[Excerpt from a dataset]
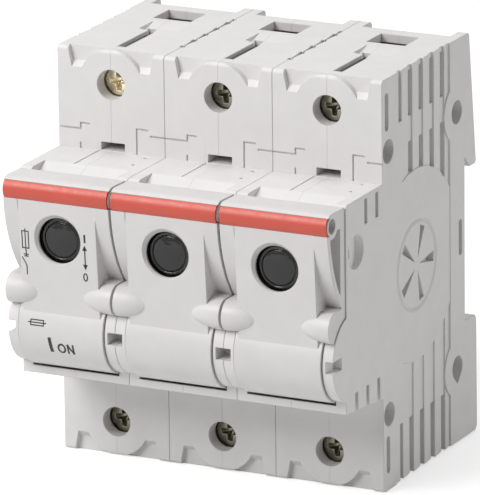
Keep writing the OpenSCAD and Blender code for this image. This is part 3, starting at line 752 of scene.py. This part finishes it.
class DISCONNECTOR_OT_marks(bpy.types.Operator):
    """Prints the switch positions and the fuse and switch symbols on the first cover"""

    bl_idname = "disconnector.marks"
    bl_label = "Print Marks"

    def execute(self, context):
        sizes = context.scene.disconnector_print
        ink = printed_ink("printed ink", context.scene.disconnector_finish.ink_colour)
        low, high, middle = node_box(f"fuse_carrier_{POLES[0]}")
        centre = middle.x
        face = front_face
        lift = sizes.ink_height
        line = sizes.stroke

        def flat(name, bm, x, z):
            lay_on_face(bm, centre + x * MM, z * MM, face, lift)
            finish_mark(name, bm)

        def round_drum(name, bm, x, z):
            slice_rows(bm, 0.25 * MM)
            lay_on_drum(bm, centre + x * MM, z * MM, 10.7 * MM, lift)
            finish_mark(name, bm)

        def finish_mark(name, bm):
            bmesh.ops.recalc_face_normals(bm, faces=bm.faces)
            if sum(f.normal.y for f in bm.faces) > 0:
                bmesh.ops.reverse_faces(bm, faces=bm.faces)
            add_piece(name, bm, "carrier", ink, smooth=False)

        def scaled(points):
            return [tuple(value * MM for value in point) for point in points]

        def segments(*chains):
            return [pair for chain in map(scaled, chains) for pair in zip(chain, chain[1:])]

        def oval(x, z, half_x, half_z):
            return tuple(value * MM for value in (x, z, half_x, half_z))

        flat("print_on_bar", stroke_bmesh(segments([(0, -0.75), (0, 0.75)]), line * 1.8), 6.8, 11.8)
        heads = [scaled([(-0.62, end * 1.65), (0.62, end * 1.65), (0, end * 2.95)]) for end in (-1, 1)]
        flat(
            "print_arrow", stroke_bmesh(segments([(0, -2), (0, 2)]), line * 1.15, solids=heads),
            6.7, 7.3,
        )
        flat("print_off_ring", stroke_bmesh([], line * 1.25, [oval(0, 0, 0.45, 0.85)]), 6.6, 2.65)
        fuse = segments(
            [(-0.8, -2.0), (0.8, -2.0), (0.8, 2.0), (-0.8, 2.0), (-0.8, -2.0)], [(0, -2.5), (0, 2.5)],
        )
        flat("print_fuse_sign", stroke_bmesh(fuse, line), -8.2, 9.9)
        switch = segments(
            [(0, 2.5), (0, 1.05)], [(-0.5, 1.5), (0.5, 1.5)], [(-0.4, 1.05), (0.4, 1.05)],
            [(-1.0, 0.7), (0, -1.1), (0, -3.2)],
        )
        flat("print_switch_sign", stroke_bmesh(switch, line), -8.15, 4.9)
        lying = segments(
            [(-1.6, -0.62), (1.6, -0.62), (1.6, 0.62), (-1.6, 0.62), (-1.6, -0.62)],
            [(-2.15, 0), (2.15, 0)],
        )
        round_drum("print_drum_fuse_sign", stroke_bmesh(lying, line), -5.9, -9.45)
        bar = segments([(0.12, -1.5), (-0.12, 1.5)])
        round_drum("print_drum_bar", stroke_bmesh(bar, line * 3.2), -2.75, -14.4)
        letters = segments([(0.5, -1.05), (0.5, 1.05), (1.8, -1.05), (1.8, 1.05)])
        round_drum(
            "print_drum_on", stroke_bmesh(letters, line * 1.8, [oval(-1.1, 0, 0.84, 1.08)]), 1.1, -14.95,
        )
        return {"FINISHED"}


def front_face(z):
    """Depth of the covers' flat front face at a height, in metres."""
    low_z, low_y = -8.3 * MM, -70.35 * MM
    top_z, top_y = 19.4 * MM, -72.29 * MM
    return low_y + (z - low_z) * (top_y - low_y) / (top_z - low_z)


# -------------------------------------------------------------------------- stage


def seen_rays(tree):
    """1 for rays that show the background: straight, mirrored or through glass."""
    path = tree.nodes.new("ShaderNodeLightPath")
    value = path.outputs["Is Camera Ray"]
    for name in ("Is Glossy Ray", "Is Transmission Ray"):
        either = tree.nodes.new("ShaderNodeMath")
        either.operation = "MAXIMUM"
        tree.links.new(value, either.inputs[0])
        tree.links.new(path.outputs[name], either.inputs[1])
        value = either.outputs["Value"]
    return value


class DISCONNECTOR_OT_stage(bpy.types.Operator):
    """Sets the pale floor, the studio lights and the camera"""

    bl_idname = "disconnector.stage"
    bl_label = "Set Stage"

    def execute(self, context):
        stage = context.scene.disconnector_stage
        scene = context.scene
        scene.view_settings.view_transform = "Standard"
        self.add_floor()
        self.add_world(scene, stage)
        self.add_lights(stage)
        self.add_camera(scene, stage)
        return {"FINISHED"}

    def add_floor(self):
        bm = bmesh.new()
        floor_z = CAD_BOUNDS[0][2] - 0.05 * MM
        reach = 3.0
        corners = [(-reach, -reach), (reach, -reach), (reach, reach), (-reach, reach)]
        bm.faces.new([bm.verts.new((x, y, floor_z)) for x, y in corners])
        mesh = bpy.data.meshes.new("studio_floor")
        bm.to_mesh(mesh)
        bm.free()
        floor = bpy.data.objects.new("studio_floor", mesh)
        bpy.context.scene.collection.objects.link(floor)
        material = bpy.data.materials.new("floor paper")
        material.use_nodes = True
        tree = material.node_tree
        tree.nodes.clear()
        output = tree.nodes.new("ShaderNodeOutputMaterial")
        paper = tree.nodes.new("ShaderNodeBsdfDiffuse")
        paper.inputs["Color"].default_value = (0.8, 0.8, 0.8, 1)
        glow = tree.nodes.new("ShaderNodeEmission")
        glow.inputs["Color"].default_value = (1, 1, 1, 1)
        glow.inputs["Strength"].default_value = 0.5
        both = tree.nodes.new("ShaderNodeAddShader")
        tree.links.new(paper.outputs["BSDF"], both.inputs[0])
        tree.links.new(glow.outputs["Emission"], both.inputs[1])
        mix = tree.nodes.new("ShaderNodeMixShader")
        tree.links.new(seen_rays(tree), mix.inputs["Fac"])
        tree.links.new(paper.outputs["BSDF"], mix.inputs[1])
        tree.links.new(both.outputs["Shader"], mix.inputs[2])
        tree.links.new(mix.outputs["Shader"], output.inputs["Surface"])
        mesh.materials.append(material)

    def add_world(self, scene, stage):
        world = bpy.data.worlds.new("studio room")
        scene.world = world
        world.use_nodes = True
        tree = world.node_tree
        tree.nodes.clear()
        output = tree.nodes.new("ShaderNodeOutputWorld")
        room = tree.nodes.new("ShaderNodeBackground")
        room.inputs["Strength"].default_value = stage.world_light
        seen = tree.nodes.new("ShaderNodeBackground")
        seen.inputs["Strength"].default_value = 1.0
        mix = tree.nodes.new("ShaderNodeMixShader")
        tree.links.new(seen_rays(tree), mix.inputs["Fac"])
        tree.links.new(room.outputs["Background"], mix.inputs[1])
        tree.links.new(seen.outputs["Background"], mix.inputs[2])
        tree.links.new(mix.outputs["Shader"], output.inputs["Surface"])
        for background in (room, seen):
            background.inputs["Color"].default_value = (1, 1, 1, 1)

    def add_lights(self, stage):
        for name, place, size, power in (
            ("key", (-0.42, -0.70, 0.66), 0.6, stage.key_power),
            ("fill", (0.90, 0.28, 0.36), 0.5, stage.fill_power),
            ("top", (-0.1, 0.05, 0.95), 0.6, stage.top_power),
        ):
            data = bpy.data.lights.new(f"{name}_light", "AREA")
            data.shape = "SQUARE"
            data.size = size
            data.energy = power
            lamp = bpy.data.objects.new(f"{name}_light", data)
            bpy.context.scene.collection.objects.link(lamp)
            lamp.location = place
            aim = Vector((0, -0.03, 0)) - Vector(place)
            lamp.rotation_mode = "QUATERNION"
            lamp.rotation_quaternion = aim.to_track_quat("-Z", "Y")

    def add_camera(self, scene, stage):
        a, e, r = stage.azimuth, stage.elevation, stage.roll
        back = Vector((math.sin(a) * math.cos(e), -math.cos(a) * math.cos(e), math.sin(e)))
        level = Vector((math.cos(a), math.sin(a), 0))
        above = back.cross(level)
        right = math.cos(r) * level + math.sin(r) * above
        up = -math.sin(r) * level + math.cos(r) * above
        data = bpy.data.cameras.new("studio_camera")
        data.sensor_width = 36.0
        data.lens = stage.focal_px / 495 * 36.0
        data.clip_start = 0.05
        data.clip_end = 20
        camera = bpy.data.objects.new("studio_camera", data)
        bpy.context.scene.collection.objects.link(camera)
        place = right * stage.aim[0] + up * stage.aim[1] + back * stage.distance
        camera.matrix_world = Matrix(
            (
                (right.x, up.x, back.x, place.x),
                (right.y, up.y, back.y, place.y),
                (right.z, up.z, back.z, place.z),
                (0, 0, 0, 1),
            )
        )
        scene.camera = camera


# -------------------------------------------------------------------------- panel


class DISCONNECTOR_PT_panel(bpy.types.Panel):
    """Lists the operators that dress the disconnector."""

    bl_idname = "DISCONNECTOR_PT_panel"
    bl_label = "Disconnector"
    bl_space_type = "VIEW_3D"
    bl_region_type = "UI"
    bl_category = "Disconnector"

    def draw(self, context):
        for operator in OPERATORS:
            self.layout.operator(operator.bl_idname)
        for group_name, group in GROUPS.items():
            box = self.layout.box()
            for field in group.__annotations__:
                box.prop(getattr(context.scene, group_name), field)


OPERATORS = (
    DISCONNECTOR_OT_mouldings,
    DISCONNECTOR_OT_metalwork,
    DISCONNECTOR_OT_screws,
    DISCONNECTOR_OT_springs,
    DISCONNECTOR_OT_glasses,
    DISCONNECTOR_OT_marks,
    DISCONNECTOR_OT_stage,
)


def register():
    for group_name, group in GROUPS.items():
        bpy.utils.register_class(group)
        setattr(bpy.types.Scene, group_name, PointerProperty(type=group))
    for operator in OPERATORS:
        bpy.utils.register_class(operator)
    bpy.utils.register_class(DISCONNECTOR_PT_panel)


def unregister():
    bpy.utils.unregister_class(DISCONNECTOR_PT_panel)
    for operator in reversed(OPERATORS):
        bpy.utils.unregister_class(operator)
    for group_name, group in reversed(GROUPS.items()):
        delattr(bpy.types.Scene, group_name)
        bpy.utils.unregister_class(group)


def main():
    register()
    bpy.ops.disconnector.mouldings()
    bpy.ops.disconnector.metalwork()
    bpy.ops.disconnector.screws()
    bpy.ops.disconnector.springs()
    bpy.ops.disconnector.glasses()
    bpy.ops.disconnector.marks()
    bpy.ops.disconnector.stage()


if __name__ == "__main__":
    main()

* * *

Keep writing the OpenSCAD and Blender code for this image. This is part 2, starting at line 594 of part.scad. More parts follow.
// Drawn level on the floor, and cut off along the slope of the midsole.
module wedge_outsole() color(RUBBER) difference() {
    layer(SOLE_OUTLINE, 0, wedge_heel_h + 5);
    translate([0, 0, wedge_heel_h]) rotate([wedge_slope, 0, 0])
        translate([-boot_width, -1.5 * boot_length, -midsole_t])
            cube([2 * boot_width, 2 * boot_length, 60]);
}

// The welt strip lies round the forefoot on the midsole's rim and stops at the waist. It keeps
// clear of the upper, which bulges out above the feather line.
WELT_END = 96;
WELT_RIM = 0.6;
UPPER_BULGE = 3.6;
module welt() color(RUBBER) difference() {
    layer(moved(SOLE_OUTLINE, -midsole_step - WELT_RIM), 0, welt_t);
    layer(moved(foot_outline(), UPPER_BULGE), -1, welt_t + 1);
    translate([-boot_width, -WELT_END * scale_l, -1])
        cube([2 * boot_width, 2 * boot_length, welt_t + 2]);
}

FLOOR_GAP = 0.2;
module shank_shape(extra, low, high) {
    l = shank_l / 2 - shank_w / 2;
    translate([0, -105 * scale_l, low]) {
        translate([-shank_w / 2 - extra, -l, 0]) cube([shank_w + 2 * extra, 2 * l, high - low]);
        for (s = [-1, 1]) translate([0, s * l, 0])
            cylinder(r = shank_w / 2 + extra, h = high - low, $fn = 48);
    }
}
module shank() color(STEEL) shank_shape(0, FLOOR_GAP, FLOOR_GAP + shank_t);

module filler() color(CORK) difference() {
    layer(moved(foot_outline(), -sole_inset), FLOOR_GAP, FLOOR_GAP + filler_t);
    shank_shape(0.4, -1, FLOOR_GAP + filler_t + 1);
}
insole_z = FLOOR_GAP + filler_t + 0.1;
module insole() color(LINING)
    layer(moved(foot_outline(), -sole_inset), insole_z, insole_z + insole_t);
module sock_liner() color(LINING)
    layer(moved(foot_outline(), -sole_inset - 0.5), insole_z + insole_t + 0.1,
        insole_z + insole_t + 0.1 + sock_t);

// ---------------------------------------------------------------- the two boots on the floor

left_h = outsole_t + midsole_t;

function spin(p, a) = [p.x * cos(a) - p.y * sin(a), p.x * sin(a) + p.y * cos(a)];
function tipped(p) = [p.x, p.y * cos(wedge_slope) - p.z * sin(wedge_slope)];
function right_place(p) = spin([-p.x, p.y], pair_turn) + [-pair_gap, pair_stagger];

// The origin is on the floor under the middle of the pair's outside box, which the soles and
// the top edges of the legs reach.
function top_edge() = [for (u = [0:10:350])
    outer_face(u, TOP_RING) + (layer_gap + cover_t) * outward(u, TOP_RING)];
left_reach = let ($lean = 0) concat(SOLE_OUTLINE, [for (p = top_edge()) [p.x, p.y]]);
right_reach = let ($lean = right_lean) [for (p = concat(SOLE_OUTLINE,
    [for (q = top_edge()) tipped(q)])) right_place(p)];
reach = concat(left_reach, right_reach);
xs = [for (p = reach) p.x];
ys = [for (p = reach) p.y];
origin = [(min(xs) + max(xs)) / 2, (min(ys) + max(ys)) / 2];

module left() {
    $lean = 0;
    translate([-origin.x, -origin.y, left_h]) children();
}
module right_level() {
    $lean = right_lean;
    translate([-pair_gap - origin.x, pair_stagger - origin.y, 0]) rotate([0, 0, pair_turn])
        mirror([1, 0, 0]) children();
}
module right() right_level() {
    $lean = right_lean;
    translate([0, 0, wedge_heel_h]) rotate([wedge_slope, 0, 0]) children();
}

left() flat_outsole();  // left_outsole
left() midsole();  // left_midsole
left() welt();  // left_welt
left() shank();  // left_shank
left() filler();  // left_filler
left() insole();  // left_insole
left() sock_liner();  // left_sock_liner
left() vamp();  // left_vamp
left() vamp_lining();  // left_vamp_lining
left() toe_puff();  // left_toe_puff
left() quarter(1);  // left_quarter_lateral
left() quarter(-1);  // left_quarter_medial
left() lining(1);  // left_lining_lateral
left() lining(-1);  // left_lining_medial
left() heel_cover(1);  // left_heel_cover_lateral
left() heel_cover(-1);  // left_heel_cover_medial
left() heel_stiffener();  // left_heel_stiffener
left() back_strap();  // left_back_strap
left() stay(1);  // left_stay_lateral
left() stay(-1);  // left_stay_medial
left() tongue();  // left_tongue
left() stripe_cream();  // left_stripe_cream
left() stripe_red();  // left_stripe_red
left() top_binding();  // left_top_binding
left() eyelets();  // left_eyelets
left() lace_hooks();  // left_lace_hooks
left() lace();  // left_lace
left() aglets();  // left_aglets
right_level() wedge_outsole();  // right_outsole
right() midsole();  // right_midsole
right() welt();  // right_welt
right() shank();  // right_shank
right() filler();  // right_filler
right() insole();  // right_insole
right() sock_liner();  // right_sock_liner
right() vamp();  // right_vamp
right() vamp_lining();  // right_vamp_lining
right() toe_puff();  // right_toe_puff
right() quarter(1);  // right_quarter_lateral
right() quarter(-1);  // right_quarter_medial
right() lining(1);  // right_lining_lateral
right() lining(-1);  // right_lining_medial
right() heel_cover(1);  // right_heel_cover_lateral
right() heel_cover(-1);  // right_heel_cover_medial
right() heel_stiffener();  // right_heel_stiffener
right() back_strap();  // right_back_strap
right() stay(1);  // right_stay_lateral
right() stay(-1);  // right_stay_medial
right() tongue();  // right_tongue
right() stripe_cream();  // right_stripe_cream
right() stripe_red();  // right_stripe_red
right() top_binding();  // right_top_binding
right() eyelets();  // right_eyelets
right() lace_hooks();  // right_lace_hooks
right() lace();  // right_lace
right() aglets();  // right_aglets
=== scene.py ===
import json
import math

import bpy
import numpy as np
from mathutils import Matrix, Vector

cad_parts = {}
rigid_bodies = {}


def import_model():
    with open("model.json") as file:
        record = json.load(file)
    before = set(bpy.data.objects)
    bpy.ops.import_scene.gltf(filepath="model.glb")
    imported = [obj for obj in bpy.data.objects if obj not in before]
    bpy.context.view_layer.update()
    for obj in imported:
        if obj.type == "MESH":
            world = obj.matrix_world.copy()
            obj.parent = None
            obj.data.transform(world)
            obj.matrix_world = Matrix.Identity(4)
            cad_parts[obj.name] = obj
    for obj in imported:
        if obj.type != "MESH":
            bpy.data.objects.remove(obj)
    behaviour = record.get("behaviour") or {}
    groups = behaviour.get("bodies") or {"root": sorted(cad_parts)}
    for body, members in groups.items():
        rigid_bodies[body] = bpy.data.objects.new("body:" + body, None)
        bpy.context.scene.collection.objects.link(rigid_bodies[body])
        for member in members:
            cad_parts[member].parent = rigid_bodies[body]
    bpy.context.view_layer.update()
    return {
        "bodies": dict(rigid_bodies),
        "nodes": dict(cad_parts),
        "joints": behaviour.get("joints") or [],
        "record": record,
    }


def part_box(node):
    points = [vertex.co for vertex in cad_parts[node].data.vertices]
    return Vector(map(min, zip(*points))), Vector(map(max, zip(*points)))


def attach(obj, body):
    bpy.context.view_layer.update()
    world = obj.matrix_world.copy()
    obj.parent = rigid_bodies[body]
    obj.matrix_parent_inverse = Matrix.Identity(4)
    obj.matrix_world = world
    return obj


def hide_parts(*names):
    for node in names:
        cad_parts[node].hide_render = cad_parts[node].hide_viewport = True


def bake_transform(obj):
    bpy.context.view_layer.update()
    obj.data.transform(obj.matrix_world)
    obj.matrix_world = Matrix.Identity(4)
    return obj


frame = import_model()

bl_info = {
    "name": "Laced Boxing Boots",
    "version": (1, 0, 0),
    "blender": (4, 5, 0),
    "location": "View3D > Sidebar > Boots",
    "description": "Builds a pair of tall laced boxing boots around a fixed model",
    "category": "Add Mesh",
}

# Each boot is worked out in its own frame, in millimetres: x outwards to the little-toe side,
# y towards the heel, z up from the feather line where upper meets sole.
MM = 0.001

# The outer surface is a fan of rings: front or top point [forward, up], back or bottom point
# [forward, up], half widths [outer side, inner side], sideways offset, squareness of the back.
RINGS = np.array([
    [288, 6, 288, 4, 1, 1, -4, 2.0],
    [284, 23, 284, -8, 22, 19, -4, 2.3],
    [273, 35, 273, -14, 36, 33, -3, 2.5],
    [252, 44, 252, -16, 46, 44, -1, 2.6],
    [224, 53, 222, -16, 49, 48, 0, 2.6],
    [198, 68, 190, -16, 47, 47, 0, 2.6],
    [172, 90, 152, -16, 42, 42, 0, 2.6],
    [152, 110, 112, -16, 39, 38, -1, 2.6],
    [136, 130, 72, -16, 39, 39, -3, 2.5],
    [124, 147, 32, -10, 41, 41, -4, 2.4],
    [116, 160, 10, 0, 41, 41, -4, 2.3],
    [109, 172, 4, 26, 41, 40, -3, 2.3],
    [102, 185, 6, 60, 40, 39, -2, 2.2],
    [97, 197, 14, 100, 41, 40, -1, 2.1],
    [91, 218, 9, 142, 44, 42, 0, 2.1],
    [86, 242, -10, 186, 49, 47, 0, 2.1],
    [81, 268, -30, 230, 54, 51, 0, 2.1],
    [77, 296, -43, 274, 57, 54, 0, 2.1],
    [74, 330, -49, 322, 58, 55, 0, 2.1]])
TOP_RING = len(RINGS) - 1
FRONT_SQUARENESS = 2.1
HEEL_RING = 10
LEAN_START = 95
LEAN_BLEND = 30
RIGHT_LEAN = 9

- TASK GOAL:
Above are some lines. Repeat exactly, and only, those from the line that has "part finishes it." through the line that has "return [pair for".

- WRITTEN RESPONSE:
Keep writing the OpenSCAD and Blender code for this image. This is part 3, starting at line 752 of scene.py. This part finishes it.
class DISCONNECTOR_OT_marks(bpy.types.Operator):
    """Prints the switch positions and the fuse and switch symbols on the first cover"""

    bl_idname = "disconnector.marks"
    bl_label = "Print Marks"

    def execute(self, context):
        sizes = context.scene.disconnector_print
        ink = printed_ink("printed ink", context.scene.disconnector_finish.ink_colour)
        low, high, middle = node_box(f"fuse_carrier_{POLES[0]}")
        centre = middle.x
        face = front_face
        lift = sizes.ink_height
        line = sizes.stroke

        def flat(name, bm, x, z):
            lay_on_face(bm, centre + x * MM, z * MM, face, lift)
            finish_mark(name, bm)

        def round_drum(name, bm, x, z):
            slice_rows(bm, 0.25 * MM)
            lay_on_drum(bm, centre + x * MM, z * MM, 10.7 * MM, lift)
            finish_mark(name, bm)

        def finish_mark(name, bm):
            bmesh.ops.recalc_face_normals(bm, faces=bm.faces)
            if sum(f.normal.y for f in bm.faces) > 0:
                bmesh.ops.reverse_faces(bm, faces=bm.faces)
            add_piece(name, bm, "carrier", ink, smooth=False)

        def scaled(points):
            return [tuple(value * MM for value in point) for point in points]

        def segments(*chains):
            return [pair for chain in map(scaled, chains) for pair in zip(chain, chain[1:])]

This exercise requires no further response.